Your approach couldn’t have been more wrong for your friend read it, shook her head, and demanded, “Why didn’t you write like you write at work? That’s why I came to you in the first place!”

You stammered, “But that is my job. This is my heart.”

 

who am i

 

To write from your heart, you must first know your heart. What made your heart go va-va-voom at eighteen is not the same thing that makes your heart race at forty. The heart is always circulating blood throughout the body. You are a constant work in progress. Neutrality is for the dead, the ideas you encounter daily, shift you one way or the other. Oxygen-depleted blood enters the right side of the heart and exits through the left full of oxygen.
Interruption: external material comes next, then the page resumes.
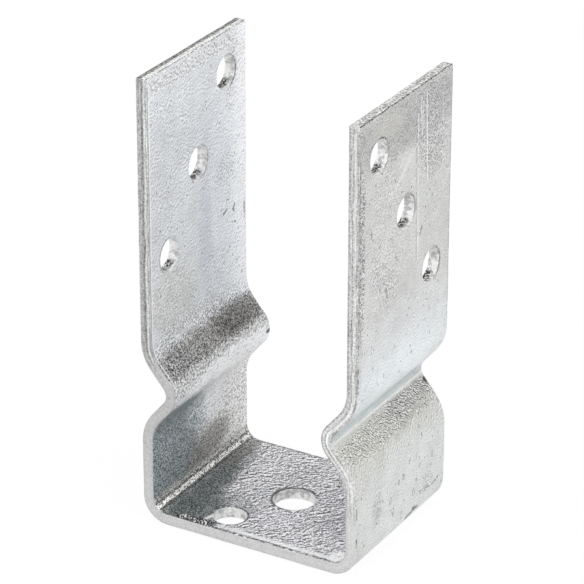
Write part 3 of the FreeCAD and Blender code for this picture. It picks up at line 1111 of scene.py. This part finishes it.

Yet, the heart sits fixed in the chest cavity between your two lungs. Who you are at your core and the ideas which circulate in your mind will seep from your pen, whether black, blue, red, or green.

 

 

loving you

 

To become you, you must find you. Remember when you isolated your baby’s cry in a room full of crying infants or picked out a friend’s laughter in a noisy coffee bar? This is the magic of bonding, of spending hours with someone you love, you! You hear your cry and understand your pain. Healthy self-preoccupation may mean that you are the last to hear office gossip because your internal dialogue is louder and juicier. You are an active participant in the internal narrative of your life, listening, taking notes, sharing feedback, and steering the conversation.

Experimenting within boundaries may cushion failure on the way to discovery. I wrote poetry and gave drama a stint, before I settled on prose. Second chances are about reinventing yourself. You can gift yourself one anytime. If self-acceptance comes before change perhaps change has a better chance of stamping itself on you because your need is raw like desire.

 

fall and rise

 

It takes courage to be yourself for when you finally meet yourself, you may not like who you are. When children unwrap gifts at Christmas, they look past their gift to ask others, “What did you get?” The value of the gift received grows or diminishes in comparison to what others received or how others perceive what they received. You also play this game. It is hard not to compare, after all, there is no tall without short. But you can learn to “uncompare,” that is, measure your good against your better, and aim for the best.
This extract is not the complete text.